━━ DATASET CONTENT
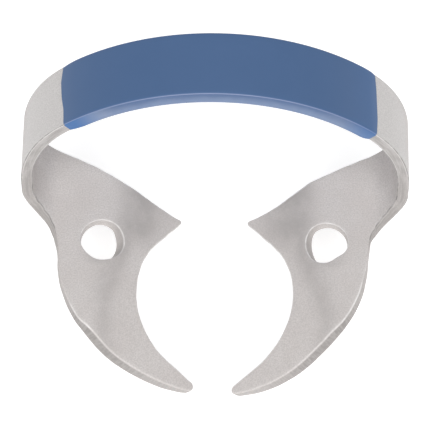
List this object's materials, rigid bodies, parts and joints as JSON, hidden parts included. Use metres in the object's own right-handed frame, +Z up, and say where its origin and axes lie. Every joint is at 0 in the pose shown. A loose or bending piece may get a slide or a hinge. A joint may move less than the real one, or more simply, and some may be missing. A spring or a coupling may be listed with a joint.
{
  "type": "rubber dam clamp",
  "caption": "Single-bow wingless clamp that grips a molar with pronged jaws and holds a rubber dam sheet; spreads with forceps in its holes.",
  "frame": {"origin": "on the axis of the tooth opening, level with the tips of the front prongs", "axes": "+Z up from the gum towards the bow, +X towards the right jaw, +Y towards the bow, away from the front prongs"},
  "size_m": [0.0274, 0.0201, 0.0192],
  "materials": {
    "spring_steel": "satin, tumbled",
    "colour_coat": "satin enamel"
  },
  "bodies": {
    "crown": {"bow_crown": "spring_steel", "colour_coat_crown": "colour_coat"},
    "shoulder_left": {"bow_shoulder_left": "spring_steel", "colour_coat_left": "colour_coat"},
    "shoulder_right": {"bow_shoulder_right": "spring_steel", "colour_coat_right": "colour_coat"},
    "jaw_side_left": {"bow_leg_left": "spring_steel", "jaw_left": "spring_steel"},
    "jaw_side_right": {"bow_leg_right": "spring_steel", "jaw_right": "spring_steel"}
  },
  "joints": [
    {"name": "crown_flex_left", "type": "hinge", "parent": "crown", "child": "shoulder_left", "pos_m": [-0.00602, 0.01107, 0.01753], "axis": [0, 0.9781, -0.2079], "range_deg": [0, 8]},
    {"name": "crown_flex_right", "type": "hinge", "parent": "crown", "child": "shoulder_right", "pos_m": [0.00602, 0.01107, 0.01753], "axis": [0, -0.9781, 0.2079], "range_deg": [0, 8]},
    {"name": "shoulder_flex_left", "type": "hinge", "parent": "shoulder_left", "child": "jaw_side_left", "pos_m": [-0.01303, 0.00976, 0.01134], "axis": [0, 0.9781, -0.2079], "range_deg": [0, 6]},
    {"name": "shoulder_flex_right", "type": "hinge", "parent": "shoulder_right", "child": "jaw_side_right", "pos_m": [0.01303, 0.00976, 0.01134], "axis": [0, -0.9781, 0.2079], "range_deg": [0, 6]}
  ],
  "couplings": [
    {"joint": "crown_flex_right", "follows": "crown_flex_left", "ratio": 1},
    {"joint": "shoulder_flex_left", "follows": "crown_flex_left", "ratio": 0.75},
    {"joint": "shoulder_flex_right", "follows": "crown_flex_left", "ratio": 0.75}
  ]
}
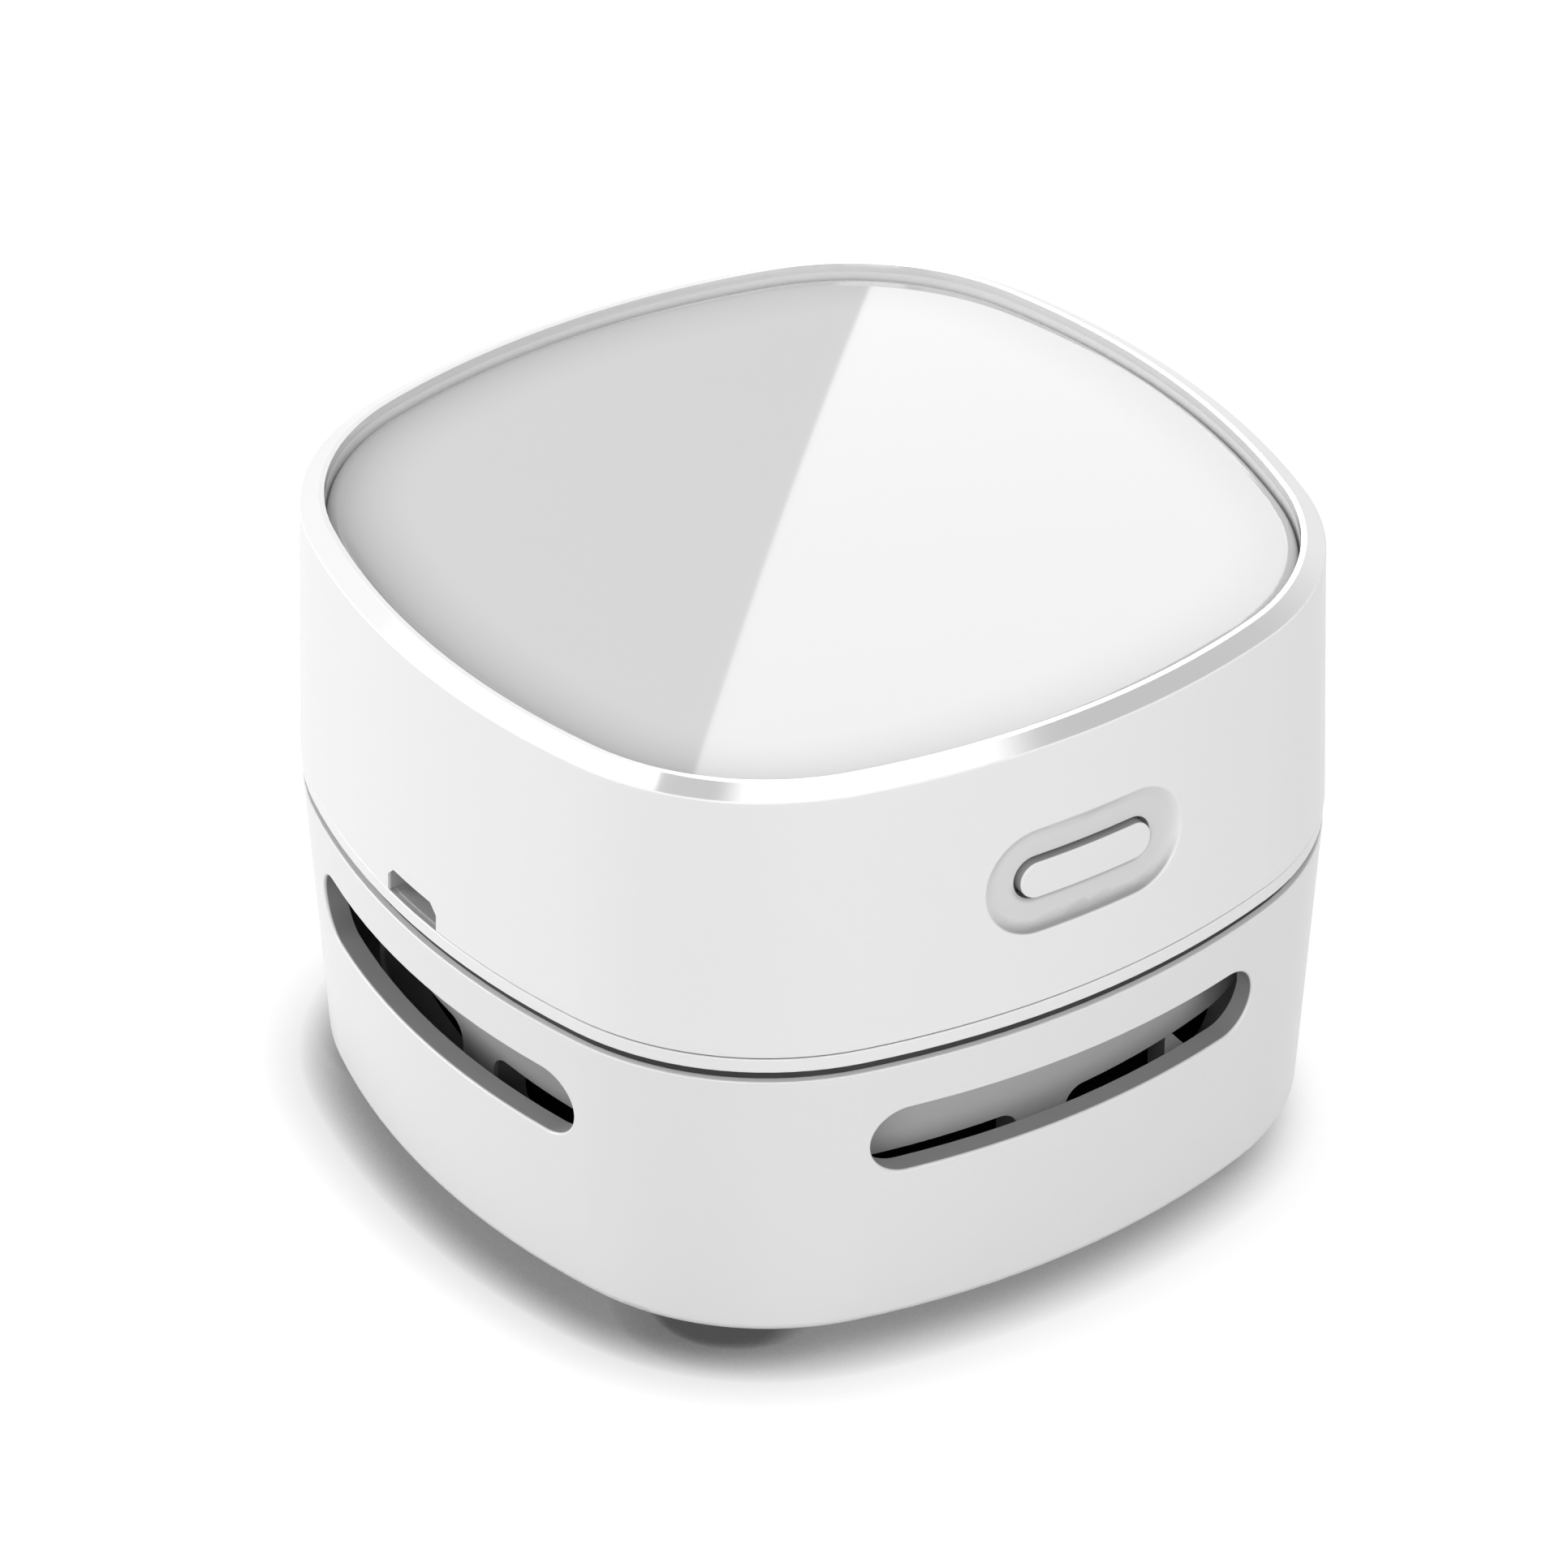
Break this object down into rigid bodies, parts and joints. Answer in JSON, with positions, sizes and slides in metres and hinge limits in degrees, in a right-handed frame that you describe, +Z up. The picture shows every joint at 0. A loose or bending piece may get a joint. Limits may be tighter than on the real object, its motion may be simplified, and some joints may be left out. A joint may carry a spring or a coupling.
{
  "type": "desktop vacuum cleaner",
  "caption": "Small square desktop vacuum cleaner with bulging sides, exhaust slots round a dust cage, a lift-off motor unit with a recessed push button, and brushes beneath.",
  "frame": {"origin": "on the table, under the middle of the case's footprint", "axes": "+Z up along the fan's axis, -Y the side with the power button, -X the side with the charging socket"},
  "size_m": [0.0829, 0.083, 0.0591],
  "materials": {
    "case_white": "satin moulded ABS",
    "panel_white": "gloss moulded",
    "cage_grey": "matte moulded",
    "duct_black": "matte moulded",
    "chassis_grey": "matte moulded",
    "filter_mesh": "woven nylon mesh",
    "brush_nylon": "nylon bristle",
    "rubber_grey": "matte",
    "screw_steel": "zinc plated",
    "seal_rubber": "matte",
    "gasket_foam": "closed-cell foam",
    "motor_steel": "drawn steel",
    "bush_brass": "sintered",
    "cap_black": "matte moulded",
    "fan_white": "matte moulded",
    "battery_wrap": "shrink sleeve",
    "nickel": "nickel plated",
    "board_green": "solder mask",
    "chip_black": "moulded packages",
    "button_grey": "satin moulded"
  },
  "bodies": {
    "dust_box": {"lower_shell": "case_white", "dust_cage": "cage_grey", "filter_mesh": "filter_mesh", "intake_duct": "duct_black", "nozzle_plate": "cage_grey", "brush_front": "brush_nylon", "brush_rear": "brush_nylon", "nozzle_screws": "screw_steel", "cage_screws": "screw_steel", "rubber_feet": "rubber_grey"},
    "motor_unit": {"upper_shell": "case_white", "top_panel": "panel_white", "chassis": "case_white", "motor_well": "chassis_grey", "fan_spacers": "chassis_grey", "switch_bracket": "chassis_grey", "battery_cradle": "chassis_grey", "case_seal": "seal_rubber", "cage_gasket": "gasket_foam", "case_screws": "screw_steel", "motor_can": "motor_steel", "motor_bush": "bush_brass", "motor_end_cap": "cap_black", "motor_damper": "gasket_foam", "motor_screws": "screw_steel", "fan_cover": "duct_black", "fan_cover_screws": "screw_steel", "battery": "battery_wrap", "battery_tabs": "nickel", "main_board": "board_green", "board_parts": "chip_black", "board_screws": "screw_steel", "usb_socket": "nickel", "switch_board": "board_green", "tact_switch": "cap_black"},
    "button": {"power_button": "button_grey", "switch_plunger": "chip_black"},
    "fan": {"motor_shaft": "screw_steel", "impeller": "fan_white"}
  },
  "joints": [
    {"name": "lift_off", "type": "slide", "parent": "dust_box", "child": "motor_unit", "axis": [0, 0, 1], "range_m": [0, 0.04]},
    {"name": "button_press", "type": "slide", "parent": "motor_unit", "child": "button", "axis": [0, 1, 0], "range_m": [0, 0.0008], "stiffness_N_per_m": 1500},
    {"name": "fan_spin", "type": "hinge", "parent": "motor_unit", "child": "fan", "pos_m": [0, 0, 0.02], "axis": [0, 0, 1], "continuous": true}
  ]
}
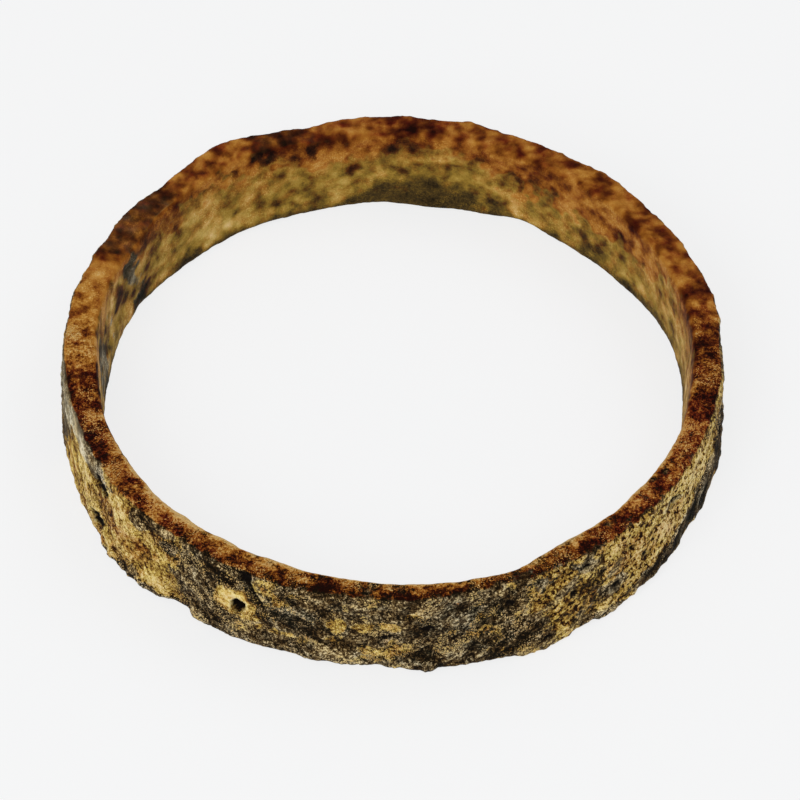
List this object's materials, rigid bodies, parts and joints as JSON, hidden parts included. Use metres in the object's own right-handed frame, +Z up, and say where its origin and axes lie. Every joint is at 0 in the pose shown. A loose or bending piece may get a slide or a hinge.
━━━━
WORK TO COMPLETE: Go through the entries and repeat each one exactly.

RESULT FOR THIS TASK:
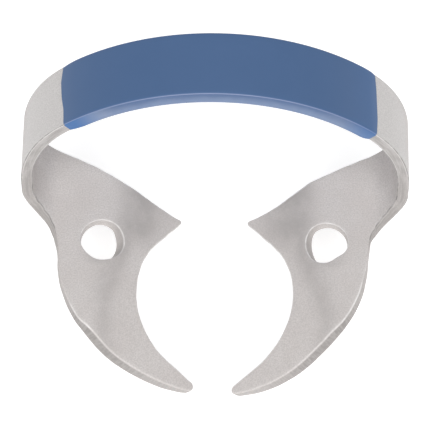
List this object's materials, rigid bodies, parts and joints as JSON, hidden parts included. Use metres in the object's own right-handed frame, +Z up, and say where its origin and axes lie. Every joint is at 0 in the pose shown. A loose or bending piece may get a slide or a hinge. A joint may move less than the real one, or more simply, and some may be missing. A spring or a coupling may be listed with a joint.
{
  "type": "rubber dam clamp",
  "caption": "Single-bow wingless clamp that grips a molar with pronged jaws and holds a rubber dam sheet; spreads with forceps in its holes.",
  "frame": {"origin": "on the axis of the tooth opening, level with the tips of the front prongs", "axes": "+Z up from the gum towards the bow, +X towards the right jaw, +Y towards the bow, away from the front prongs"},
  "size_m": [0.0274, 0.0201, 0.0192],
  "materials": {
    "spring_steel": "satin, tumbled",
    "colour_coat": "satin enamel"
  },
  "bodies": {
    "crown": {"bow_crown": "spring_steel", "colour_coat_crown": "colour_coat"},
    "shoulder_left": {"bow_shoulder_left": "spring_steel", "colour_coat_left": "colour_coat"},
    "shoulder_right": {"bow_shoulder_right": "spring_steel", "colour_coat_right": "colour_coat"},
    "jaw_side_left": {"bow_leg_left": "spring_steel", "jaw_left": "spring_steel"},
    "jaw_side_right": {"bow_leg_right": "spring_steel", "jaw_right": "spring_steel"}
  },
  "joints": [
    {"name": "crown_flex_left", "type": "hinge", "parent": "crown", "child": "shoulder_left", "pos_m": [-0.00602, 0.01107, 0.01753], "axis": [0, 0.9781, -0.2079], "range_deg": [0, 8]},
    {"name": "crown_flex_right", "type": "hinge", "parent": "crown", "child": "shoulder_right", "pos_m": [0.00602, 0.01107, 0.01753], "axis": [0, -0.9781, 0.2079], "range_deg": [0, 8]},
    {"name": "shoulder_flex_left", "type": "hinge", "parent": "shoulder_left", "child": "jaw_side_left", "pos_m": [-0.01303, 0.00976, 0.01134], "axis": [0, 0.9781, -0.2079], "range_deg": [0, 6]},
    {"name": "shoulder_flex_right", "type": "hinge", "parent": "shoulder_right", "child": "jaw_side_right", "pos_m": [0.01303, 0.00976, 0.01134], "axis": [0, -0.9781, 0.2079], "range_deg": [0, 6]}
  ],
  "couplings": [
    {"joint": "crown_flex_right", "follows": "crown_flex_left", "ratio": 1},
    {"joint": "shoulder_flex_left", "follows": "crown_flex_left", "ratio": 0.75},
    {"joint": "shoulder_flex_right", "follows": "crown_flex_left", "ratio": 0.75}
  ]
}
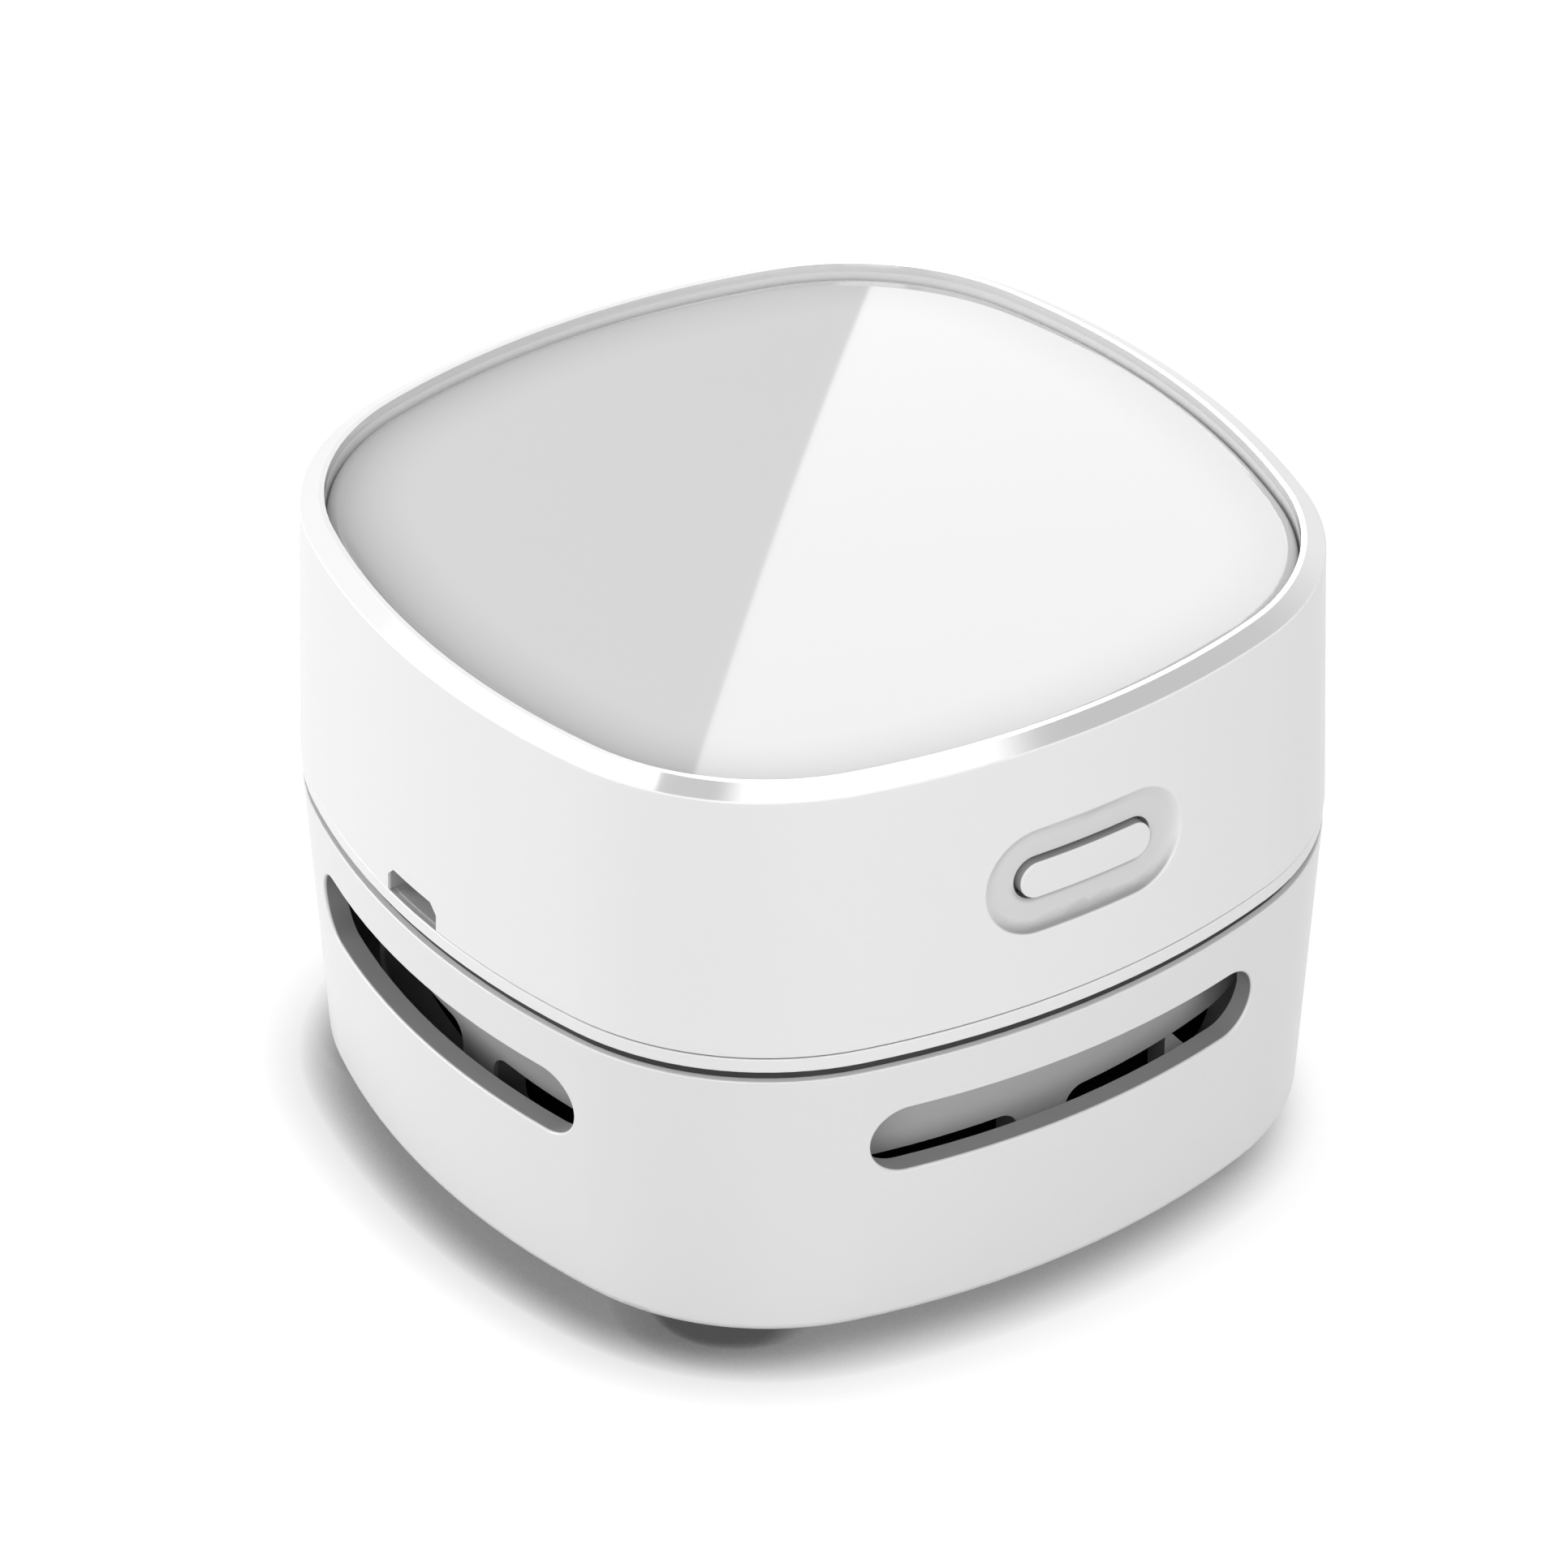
Break this object down into rigid bodies, parts and joints. Answer in JSON, with positions, sizes and slides in metres and hinge limits in degrees, in a right-handed frame that you describe, +Z up. The picture shows every joint at 0. A loose or bending piece may get a joint. Limits may be tighter than on the real object, its motion may be simplified, and some joints may be left out. A joint may carry a spring or a coupling.
{
  "type": "desktop vacuum cleaner",
  "caption": "Small square desktop vacuum cleaner with bulging sides, exhaust slots round a dust cage, a lift-off motor unit with a recessed push button, and brushes beneath.",
  "frame": {"origin": "on the table, under the middle of the case's footprint", "axes": "+Z up along the fan's axis, -Y the side with the power button, -X the side with the charging socket"},
  "size_m": [0.0829, 0.083, 0.0591],
  "materials": {
    "case_white": "satin moulded ABS",
    "panel_white": "gloss moulded",
    "cage_grey": "matte moulded",
    "duct_black": "matte moulded",
    "chassis_grey": "matte moulded",
    "filter_mesh": "woven nylon mesh",
    "brush_nylon": "nylon bristle",
    "rubber_grey": "matte",
    "screw_steel": "zinc plated",
    "seal_rubber": "matte",
    "gasket_foam": "closed-cell foam",
    "motor_steel": "drawn steel",
    "bush_brass": "sintered",
    "cap_black": "matte moulded",
    "fan_white": "matte moulded",
    "battery_wrap": "shrink sleeve",
    "nickel": "nickel plated",
    "board_green": "solder mask",
    "chip_black": "moulded packages",
    "button_grey": "satin moulded"
  },
  "bodies": {
    "dust_box": {"lower_shell": "case_white", "dust_cage": "cage_grey", "filter_mesh": "filter_mesh", "intake_duct": "duct_black", "nozzle_plate": "cage_grey", "brush_front": "brush_nylon", "brush_rear": "brush_nylon", "nozzle_screws": "screw_steel", "cage_screws": "screw_steel", "rubber_feet": "rubber_grey"},
    "motor_unit": {"upper_shell": "case_white", "top_panel": "panel_white", "chassis": "case_white", "motor_well": "chassis_grey", "fan_spacers": "chassis_grey", "switch_bracket": "chassis_grey", "battery_cradle": "chassis_grey", "case_seal": "seal_rubber", "cage_gasket": "gasket_foam", "case_screws": "screw_steel", "motor_can": "motor_steel", "motor_bush": "bush_brass", "motor_end_cap": "cap_black", "motor_damper": "gasket_foam", "motor_screws": "screw_steel", "fan_cover": "duct_black", "fan_cover_screws": "screw_steel", "battery": "battery_wrap", "battery_tabs": "nickel", "main_board": "board_green", "board_parts": "chip_black", "board_screws": "screw_steel", "usb_socket": "nickel", "switch_board": "board_green", "tact_switch": "cap_black"},
    "button": {"power_button": "button_grey", "switch_plunger": "chip_black"},
    "fan": {"motor_shaft": "screw_steel", "impeller": "fan_white"}
  },
  "joints": [
    {"name": "lift_off", "type": "slide", "parent": "dust_box", "child": "motor_unit", "axis": [0, 0, 1], "range_m": [0, 0.04]},
    {"name": "button_press", "type": "slide", "parent": "motor_unit", "child": "button", "axis": [0, 1, 0], "range_m": [0, 0.0008], "stiffness_N_per_m": 1500},
    {"name": "fan_spin", "type": "hinge", "parent": "motor_unit", "child": "fan", "pos_m": [0, 0, 0.02], "axis": [0, 0, 1], "continuous": true}
  ]
}
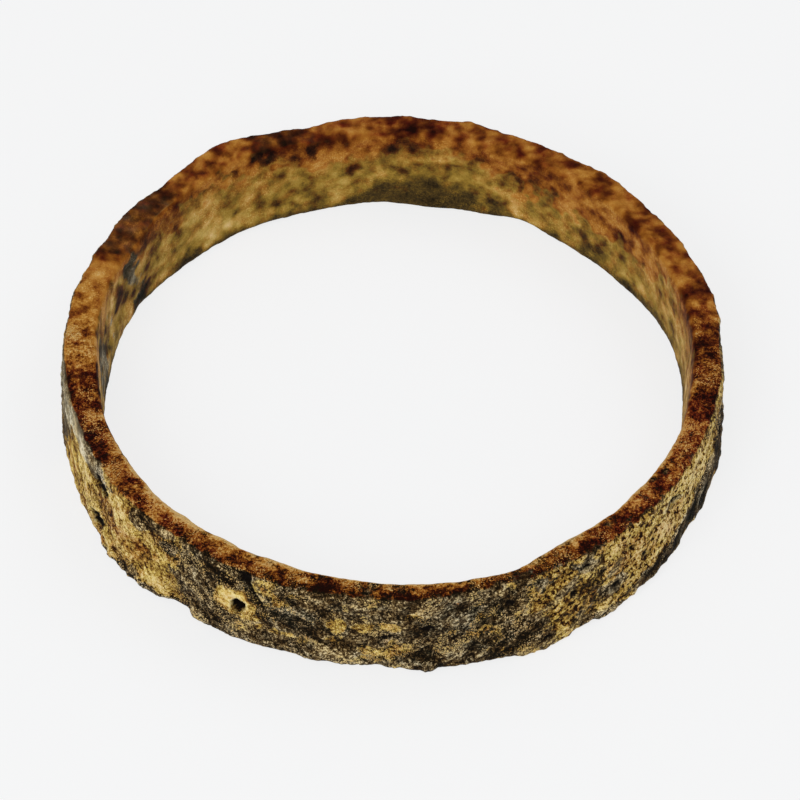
List this object's materials, rigid bodies, parts and joints as JSON, hidden parts included. Use metres in the object's own right-handed frame, +Z up, and say where its origin and axes lie. Every joint is at 0 in the pose shown. A loose or bending piece may get a slide or a hinge.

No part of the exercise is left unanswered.